Why is that? I have come to understand this situation in two ways. First, there is potential covering that occurs within the LGBT population out of concern that uncovering these behaviors will place another burden on our already burdened population, making us less susceptible to even more hate from others.
Second, sexual harassment and sexual behavior with the LGBT population cannot be understood using a heterosexual male-perpetrating-female perspective, leading many LGBT people to feel excluded from these conversations and in turn remaining silent. Thus, in order to develop effective programming that ameliorates the prevalence of sexual harassment by and at LGBT people, we must keep these potential drivers in mind. Here are some considerations to help us effectively address the issue:
- First: Programs intended to shed light upon and address sexual harassment must be customized to the LGBT population and not treat issues of harassment among LGBT people as an afterthought. In this regard, we cannot simply adopt and apply a heterosexual paradigm in understanding how LGBT people operate and function. Paradigms developed on one group are not necessarily transferable to others as we learned when psychologist Carol Gilligan debunked Kohlberg’s theory of moral development in relation to women.LGBT people relate to each using scripts that are normed within our own population which do not align with the heterosexual scripts. This is in part informed by years of hiding and being “othered.” The power dynamic that may exist between cisgender heterosexual men and women is different than the dynamic between two lesbian women or gay men. And our dynamic is complex. Thus, the intricacies of these relationships must be understood.
- Second: Sexuality and sexual behavior between same-sex individuals is different than sex in opposite-sex couples. The meanings of sex in our population may have even greater salience since those with whom we have sex inform our identities.

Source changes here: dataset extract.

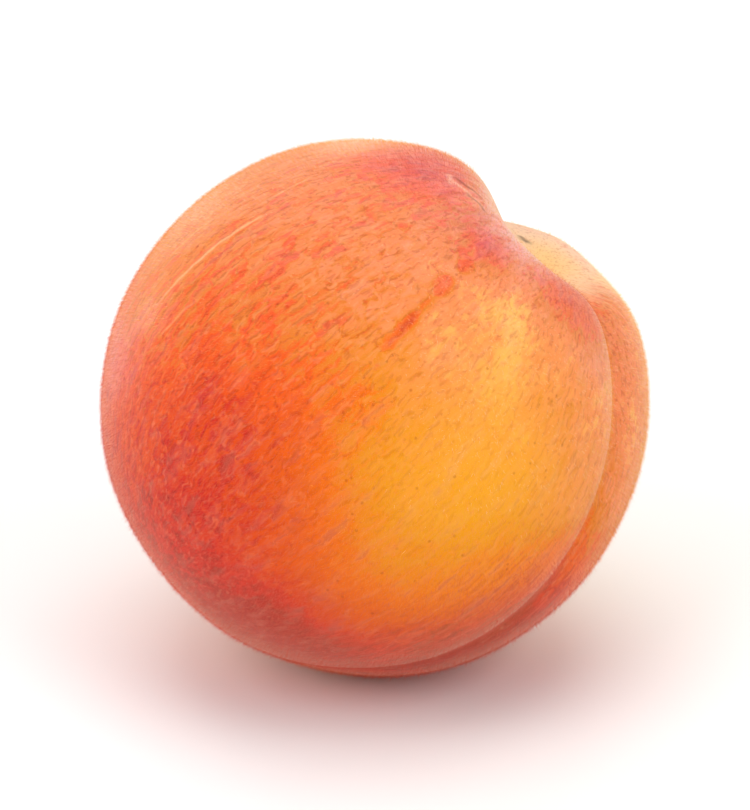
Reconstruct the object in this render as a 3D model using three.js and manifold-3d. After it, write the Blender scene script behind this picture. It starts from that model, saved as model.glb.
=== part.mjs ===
// A ripe peach lying on a small flat spot, modelled as one solid.
//
// Row frame: millimetres, +Z up, origin at the centre of the flat spot that it rests on. The stem end
// leans over towards +X, and the suture runs from it down the right-hand side, seen from the front (-Y).
// Fruit frame: the stem axis is +Z, the suture lies in the +X half of the XZ plane, and the fruit's two
// cheeks are on its -Y and +Y sides.

import * as THREE from "three";
import { mergeVertices } from "three/addons/utils/BufferGeometryUtils.js";
import Module from "manifold-3d";

const wasm = await Module();
wasm.setup();

const { degToRad, radToDeg } = THREE.MathUtils;

// Body: an ellipsoid, a little uneven, as a fruit grows.
const HALF_WIDTH = 36; // from the stem axis out to a cheek
const HALF_HEIGHT = 36.4; // along the stem axis, before the stem cavity is sunk
const TIP_FULLNESS = 0.02; // the half towards the tip is wider than the other by this share
const BACK_CHEEK_FULLNESS = 0.04; // the +Y cheek stands further out by this share, the other less
const BACK_SHOULDER_FULLNESS = 0.02; // and its shoulder by this share more
const FRONT_SWELLING = { height: 0.47, fromStem: 63, around: -133, radius: 32.5 };

// Suture: the crease that runs down one side from the stem cavity to the tip.
const SUTURE_DEPTH = 1.1; // along the middle of the fruit
const SUTURE_EXTRA_DEPTH_AT_STEM = 3.2;
const SUTURE_STEM_REACH = 57; // degrees from the stem end over which the extra depth fades
const SUTURE_WALL = 3.9; // how far each wall runs back from the crease
const SUTURE_ROUNDING = 0.5; // how softly the two walls meet at the bottom
const SUTURE_START = 17; // degrees from the stem end over which the crease comes in
const SUTURE_END = 46; // and from the tip over which it runs out
const SUTURE_SIDE_FADE = 0.7; // the crease is full where the cosine of the angle around is over this

// Stem cavity: the hollow that the stalk grew in, wider to the sides and open towards the back.
const CAVITY_DEPTH = 7.6;
const CAVITY_RADIUS_TO_SUTURE = 8.5;
const CAVITY_RADIUS_TO_BACK = 10.6;
const CAVITY_RADIUS_TO_CHEEKS = 11.8;
const CAVITY_WALL_POWER = 2.3; // higher gives a flatter floor and a steeper wall
const CAVITY_SPOUT = { widening: 1.1, around: 149, spread: 29 };
const CAVITY_SADDLE = { height: -3.45, fromStem: 41, around: 155, radius: 22 };

// Stem scar: the ring left on the cavity's floor by the stalk, with a small pit in the middle.
const SCAR_RING = { height: 0.35, radius: 1.9, width: 0.5 };
const SCAR_PIT = { depth: 0.8, radius: 0.9 };

// Blossom end: a low beak in a shallow dimple.
const TIP_DIMPLE = { depth: 0.7, radius: 9 };
const TIP_BEAK = { height: 1.0, radius: 2.8 };

// How it lies, in degrees, and the flat spot that its own weight presses.
const LEAN = 47.4; // of the stem axis from upright, towards +X
const HEADING = 10.4; // of that lean, towards +Y
const TWIST = -43.6; // about the stem axis, before it leans
const REST_DEPTH = 0.42; // of fruit flattened at the lowest point
const FLATNESS = 1e-4; // how near the flat spot's plane a vertex has to be to count as on it

// Mesh: meridians are closest at the suture, and rings are closest at the scar and the cavity's wall.
const MERIDIANS = 92;
const SUTURE_CROWDING = 0.5; // spacing at the suture, as a share of the even spacing
const RING_BANDS = [
  { upTo: 5, rings: 7 }, // scar
  { upTo: 34, rings: 14 }, // cavity wall and rim
  { upTo: 62, rings: 7 }, // shoulders
  { upTo: 166, rings: 15 }, // cheeks
  { upTo: 180, rings: 5 }, // tip
];

const bell = (distance, radius) => Math.exp(-((distance / radius) ** 2));

// A unit vector in the fruit frame, from angles in degrees from the stem end and around from the suture.
function direction(fromStem, around) {
  return new THREE.Vector3().setFromSphericalCoords(1, degToRad(fromStem), degToRad(around + 90))
    .applyAxisAngle(new THREE.Vector3(1, 0, 0), Math.PI / 2);
}

// Angle between the unit vector `way` and the stem end, in degrees.
function angleFromStem(way) {
  return radToDeg(Math.acos(THREE.MathUtils.clamp(way.z, -1, 1)));
}

// Height, at the unit vector `way`, of a smooth swelling (or, below zero, a hollow) on the body.
function swelling(way, { height, fromStem, around, radius }) {
  const chord = way.distanceTo(direction(fromStem, around));
  return height * bell(chord, degToRad(radius));
}

// Distance from the fruit's centre to the body's surface, without suture, cavity or tip.
function bodyRadius(way) {
  const fromAxis = Math.hypot(way.x, way.y);
  const ellipsoid = 1 / Math.hypot(fromAxis / HALF_WIDTH, way.z / HALF_HEIGHT);
  const unevenness = 1 - TIP_FULLNESS * way.z * fromAxis ** 2;
  const cheeks = 1 + BACK_CHEEK_FULLNESS * way.y + BACK_SHOULDER_FULLNESS * way.y * way.z;
  return ellipsoid * unevenness * cheeks + swelling(way, FRONT_SWELLING) + swelling(way, CAVITY_SADDLE);
}

// Depth of the suture's crease at `way`, whose point on the body is `sideways` from the suture's plane.
function sutureDepth(way, sideways) {
  const fromStem = angleFromStem(way);
  const along = SUTURE_DEPTH + SUTURE_EXTRA_DEPTH_AT_STEM * bell(fromStem, SUTURE_STEM_REACH);
  const side = THREE.MathUtils.smoothstep(Math.cos(Math.atan2(way.y, way.x)), 0, SUTURE_SIDE_FADE);
  const start = Math.min(1, Math.hypot(way.x, way.y) / Math.sin(degToRad(SUTURE_START)));
  const end = Math.min(1, (180 - fromStem) / SUTURE_END);
  const fromCrease = Math.hypot(sideways, SUTURE_ROUNDING) - SUTURE_ROUNDING;
  return along * side * start * end * Math.exp(-fromCrease / SUTURE_WALL);
}

// Depth of the stem cavity at a point x, y off the stem axis.
function cavityDepth(x, y) {
  const alongSuture = x / (x > 0 ? CAVITY_RADIUS_TO_SUTURE : CAVITY_RADIUS_TO_BACK);
  const across = y / CAVITY_RADIUS_TO_CHEEKS;
  const offSpout = THREE.MathUtils.euclideanModulo(
    radToDeg(Math.atan2(y, x)) - CAVITY_SPOUT.around + 180, 360) - 180;
  const spout = 1 + CAVITY_SPOUT.widening * bell(offSpout, CAVITY_SPOUT.spread);
  return CAVITY_DEPTH * Math.exp(-((Math.hypot(alongSuture, across) / spout) ** CAVITY_WALL_POWER));
}

// Height of the scar's ring above the cavity's floor, less its pit.
function scarHeight(fromAxis) {
  const ring = SCAR_RING.height * bell(fromAxis - SCAR_RING.radius, SCAR_RING.width);
  return ring - SCAR_PIT.depth * bell(fromAxis, SCAR_PIT.radius);
}

// How far the blossom end stands out, at a distance from the axis.
function tipHeight(fromAxis) {
  const beak = TIP_BEAK.height * bell(fromAxis, TIP_BEAK.radius);
  return beak - TIP_DIMPLE.depth * bell(fromAxis, TIP_DIMPLE.radius);
}

// The skin's point in the direction of the unit vector `way`.
function skinPoint(way) {
  const body = bodyRadius(way);
  const point = way.clone().multiplyScalar(body - sutureDepth(way, body * way.y));
  const fromAxis = Math.hypot(point.x, point.y);
  if (way.z > 0) {
    point.z += scarHeight(fromAxis) - cavityDepth(point.x, point.y);
  } else {
    point.z -= tipHeight(fromAxis);
  }
  return point;
}

// Angle from the stem end of each ring of vertices, the two poles included, in degrees.
function ringAngles() {
  const angles = [0];
  for (const { upTo, rings } of RING_BANDS) {
    const from = angles.at(-1);
    for (let ring = 1; ring <= rings; ring += 1) {
      angles.push(from + ((upTo - from) * ring) / rings);
    }
  }
  return angles;
}

// Angle around from the suture of the meridian that would be at `even` degrees with even spacing.
function meridianAngle(even) {
  return even * (SUTURE_CROWDING + (1 - SUTURE_CROWDING) * (even / 180) ** 2);
}

// The whole skin in the fruit frame: a sphere whose vertices are moved out to the skin.
function fruitGeometry() {
  const rings = ringAngles();
  const geometry = new THREE.SphereGeometry(1, MERIDIANS, rings.length - 1).rotateX(Math.PI / 2);
  const positions = geometry.attributes.position;
  const ringSpacing = 180 / (rings.length - 1);
  const vertex = new THREE.Vector3();
  for (let index = 0; index < positions.count; index += 1) {
    vertex.fromBufferAttribute(positions, index);
    const ring = Math.round(angleFromStem(vertex) / ringSpacing);
    const around = meridianAngle(radToDeg(Math.atan2(vertex.y, vertex.x)));
    const point = skinPoint(direction(rings[ring], around));
    positions.setXYZ(index, point.x, point.y, point.z);
  }
  geometry.deleteAttribute("normal");
  geometry.deleteAttribute("uv");
  return mergeVertices(geometry);
}

// Turns the fruit from its own frame to how it lies.
function lieDown(geometry) {
  return geometry.rotateZ(degToRad(TWIST)).rotateY(degToRad(LEAN)).rotateZ(degToRad(HEADING));
}

// Cuts the flat spot, and moves the fruit so that the spot's centre is the origin.
function flattenUnderside(geometry) {
  geometry.computeBoundingBox();
  const restHeight = geometry.boundingBox.min.z + REST_DEPTH;
  const whole = new wasm.Manifold(new wasm.Mesh({
    numProp: 3,
    vertProperties: new Float32Array(geometry.attributes.position.array),
    triVerts: new Uint32Array(geometry.index.array),
  }));
  const cut = whole.trimByPlane([0, 0, 1], restHeight).getMesh();
  const flattened = new THREE.BufferGeometry();
  flattened.setAttribute("position", new THREE.BufferAttribute(new Float32Array(cut.vertProperties), 3));
  flattened.setIndex(Array.from(cut.triVerts));
  const spot = new THREE.Box3();
  const vertex = new THREE.Vector3();
  for (let index = 0; index < flattened.attributes.position.count; index += 1) {
    vertex.fromBufferAttribute(flattened.attributes.position, index);
    if (vertex.z < restHeight + FLATNESS) {
      spot.expandByPoint(vertex);
    }
  }
  const centre = spot.getCenter(new THREE.Vector3());
  flattened.translate(-centre.x, -centre.y, -restHeight);
  flattened.computeVertexNormals();
  return flattened;
}

const skin = new THREE.MeshStandardMaterial({ name: "skin", color: "#f0874a", roughness: 0.8, metalness: 0 });

const peach = new THREE.Mesh(flattenUnderside(lieDown(fruitGeometry())), skin);
peach.name = "peach";

const object = new THREE.Group();
object.name = "whole_peach";
object.add(peach);

export default object;
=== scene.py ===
"""A ripe, downy peach lying on its own flat spot, on a pale studio floor.

Everything is in metres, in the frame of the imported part: +Z is up, and the origin is the middle of the
flat spot that the fruit rests on. The fruit frame is the peach's own: the stem axis is +Z, the suture
lies in the +X half of the XZ plane, and the two cheeks are on the -Y and +Y sides. A place on the fruit
is given by two angles in degrees, from the stem end and around from the suture.
"""

from __future__ import annotations

import logging
import math
from collections.abc import Mapping
from dataclasses import dataclass, field
from enum import Enum

import bpy
import numpy as np
from mathutils import Matrix, Vector

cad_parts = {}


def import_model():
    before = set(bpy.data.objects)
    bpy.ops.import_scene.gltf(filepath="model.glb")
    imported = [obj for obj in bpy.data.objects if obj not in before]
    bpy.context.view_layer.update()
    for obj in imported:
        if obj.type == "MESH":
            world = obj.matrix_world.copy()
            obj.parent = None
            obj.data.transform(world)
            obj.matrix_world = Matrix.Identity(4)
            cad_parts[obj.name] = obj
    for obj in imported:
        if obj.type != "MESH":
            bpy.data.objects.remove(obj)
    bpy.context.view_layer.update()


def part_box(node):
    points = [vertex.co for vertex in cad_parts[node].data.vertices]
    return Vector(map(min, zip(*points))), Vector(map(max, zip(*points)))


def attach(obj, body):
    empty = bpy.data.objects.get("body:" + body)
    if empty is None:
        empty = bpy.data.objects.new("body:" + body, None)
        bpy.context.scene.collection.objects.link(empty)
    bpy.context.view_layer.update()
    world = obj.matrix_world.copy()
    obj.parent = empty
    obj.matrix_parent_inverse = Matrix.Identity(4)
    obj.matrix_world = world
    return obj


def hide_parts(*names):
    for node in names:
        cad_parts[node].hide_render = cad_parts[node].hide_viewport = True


log = logging.getLogger("peach")

Array = np.ndarray
MM = 0.001
BODY = "root"
NODE = "peach"
NOISE_MIDDLE = 0.5  # which Blender's noise has on average


# ---------------------------------------------------------------------------------------------------
# Shapes shared by the fruit's parts
# ---------------------------------------------------------------------------------------------------


def direction(from_stem: float | Array, around: float | Array) -> Array:
    """Unit vectors of the fruit frame, from angles in degrees from the stem end and around it."""
    tilt, turn = np.broadcast_arrays(np.radians(from_stem), np.radians(around))
    return np.stack([np.sin(tilt) * np.cos(turn), np.sin(tilt) * np.sin(turn), np.cos(tilt)], axis=-1)


def angle_from_stem(ways: Array) -> Array:
    """Angles between unit vectors of the fruit frame and the stem end, in degrees."""
    return np.degrees(np.arccos(np.clip(ways[..., 2], -1, 1)))


def angle_around(ways: Array) -> Array:
    """Angles of unit vectors around the stem axis from the suture, in radians."""
    return np.arctan2(ways[..., 1], ways[..., 0])


def off_axis(points: Array) -> Array:
    """How far points of the fruit frame are from the stem axis."""
    return np.hypot(points[..., 0], points[..., 1])


def bell(distance: Array, radius: float) -> Array:
    """A smooth bump of height one that has faded to about a third at the radius."""
    return np.exp(-((distance / radius) ** 2))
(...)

- Third: LGBT people are victimized, violated, and vilified from very young ages and throughout our lives, and we may be more immune to experiences of harassment from each other. Such victimization can take the form of both macro and microaggressions and all aggression in between. Hate crimes have been on the rise and we are being subjected to stereotypical and demeaning depictions in the media. We are glared at when we hold hands on the street; we are denied wedding cakes; we are subjected a supervisor’s alleged jokes about another colleague’s closeted sexuality (yes, this happened to me). As a result of these ongoing social conditions, we each may have developed a thick skin in order to survive.
- Fourth: Sexual harassment for LGBT people must sensitize us on behaviors, which are inappropriate in how we relate to each other. This is essential since we must differentiate such actions from a friend, ally, boss, or partner (sexual or romantic) from the diurnal attacks we experience in our lives According to the Human Right Campaign, 44% of lesbians and 61% of bisexual women experience rape and physical violence, compared to 35 % of heterosexual women; 26% of gay men and 37 % of bisexual men experience rape, compared to heterosexual men, and 47% of transgender people are sexually assaulted at some point in their lifetimes. These statistics also must be considered in light of other social and structural circumstances which may deem us to feel powerless: 15% of LGBT people have avoided calling the police in fear of discrimination, double that proportion among people of color.
In the end, in order to address issues of harassment in the LGBT population, we must be more than culturally competent and we must tailor programming to the population. In the absence of such a nuanced and attentive and integrated approach to understanding our lives, sexual harassment will be another health disparity that burdens the LGBT population. More importantly, young and vulnerable individuals, who are already dealing with the hate and homophobia of society, will fall prey to insidious LGBT people in power who will take advantage of them and the apathy of institutions which permit these behaviors to go unchecked.